The Sabres certainly did.
"We got in on them," Pominville said. "I think I got a stick on him and then the puck went to Ennis and he dropped it to Derek who made a great play. The goalie kind of bit on it and I just went around him. It was kind of a race to go to the net. The pass was there so once you get in those areas you have to try to put them away. It's fun to get rewarded."
Paul Gaustad took a hooking penalty at 5:10 of the second period, putting the Bruins on the power play. Marco Sturm, like Gaustad, took an offensive-zone penalty, with two seconds left on the power play. The Bruins killed the power play -- but 14 seconds later, Gaustad drew a faceoff back to Mike Grier, who blasted a shot past Rask's glove from just inside the right circle for a 3-0 lead.
The Bruins ended Miller's shutout at 17:30 when Johnny Boychuk scored on a slap shot from the left point. But Buffalo got the goal right back when Ennis outraced Dennis Wideman and dove to swat Pominville's dump-in into the empty net at 18:17.
"I was trying to get there first so I took a whack at it and I was lucky enough to have it go in," said Ennis, Buffalo's first-round pick in 2008, said of his first Stanley Cup Playoff goal.
"Great effort! Fast little guy, huh?" said an admiring Miller. "That was heads up. He almost had a breakaway earlier in the period. ... He's a really smart player and I'm happy that he's been able to contribute."
Miller faced a heavy barrage of shots in the middle of the third period, ending with Grier diving in front of a shot. Grier went to the dressing room for stitching, then returned to play.
"I thought Michael Grier was probably our best player all around," Ruff said. "Even his backcheck on the first opportunity.

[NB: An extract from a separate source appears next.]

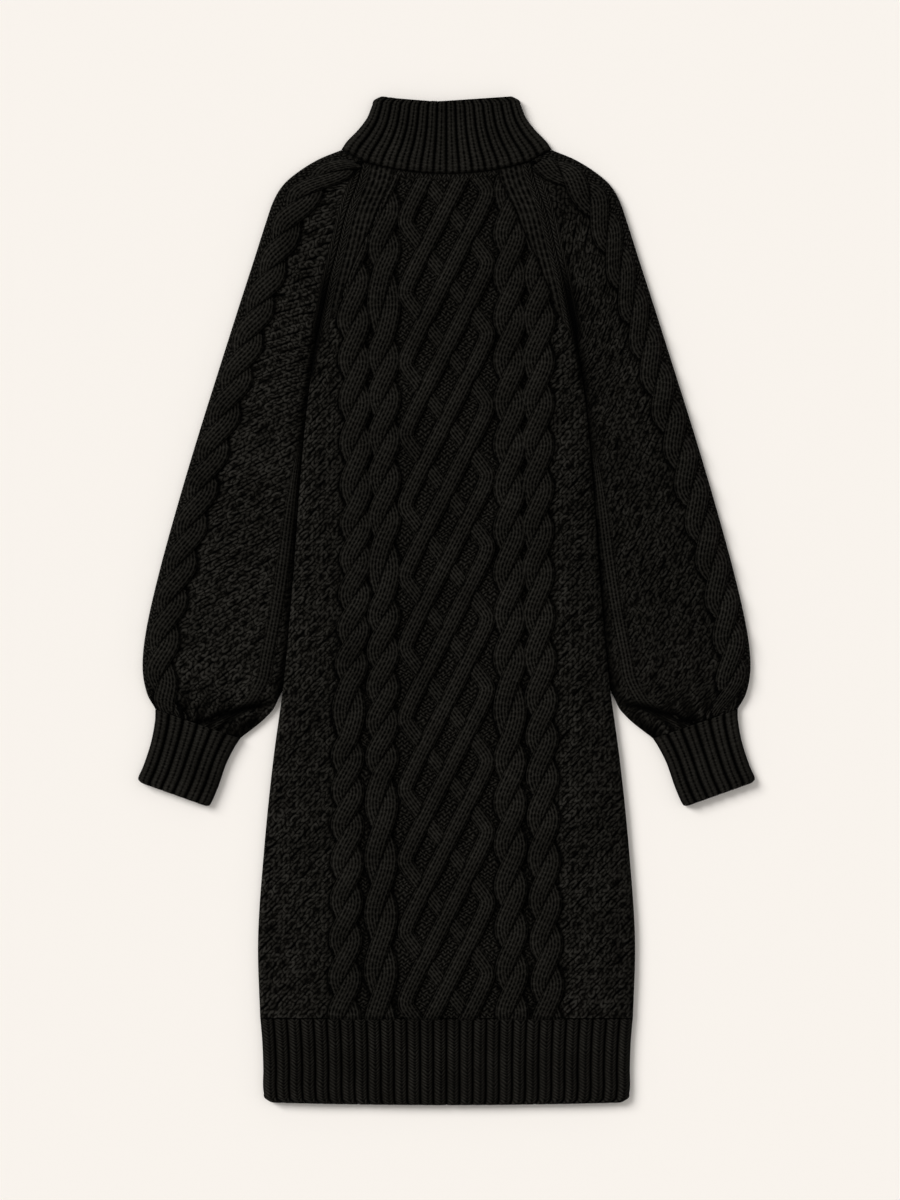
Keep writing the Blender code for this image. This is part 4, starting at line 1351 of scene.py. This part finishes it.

We've got young kids watching him play and he's one heck of an example.
"I can stand here for the rest of the night, telling you what he means and how he plays," Ruff said. "He probably would have liked to come back without being sewn up. He gets back on the bench and says, 'I'm ready to go.' He's just a warrior. He's like an assistant coach. He's a veteran guy who knows. He just knows how to play, how to compete. He knows that when the game is on the line, you put it on the line."
Ruff was upset by Boston captain Zdeno Chara's actions at the end of the game, when he skated into a scrum and threw punches. Chara received an instigator penalty, a fighting major and a game misconduct -- meaning that unless the instigator call is rescinded, Chara faces a suspension for Game 6.
With or without Chara on the other side, the Sabres are still trying to defy history. They are 0-for-11 when trailing 3-1 in a series. But after their best performance of the postseason, Miller was optimistic.
"I was very satisfied with the effort by our guys," Miller said. "We competed hard in all areas and stuck together. It was a good team effort. It was the kind of game you need to win in the playoffs, and we've definitely made things interesting now."
Shift of the Game: Tyler Ennis has been one of, if not the, hardest workers on the Sabres in the series and his efforts were rewarded late in the first period when he took the puck away from Boston's Vladimir Sobotka just inside the Bruins' blue line. Derek Roy picked up the loose puck and threaded a pass to Jason Pominville, who fought off a checker and tucked the puck inside Tuukka Rask's left post to send the Sabres to the dressing room with a 2-0 lead.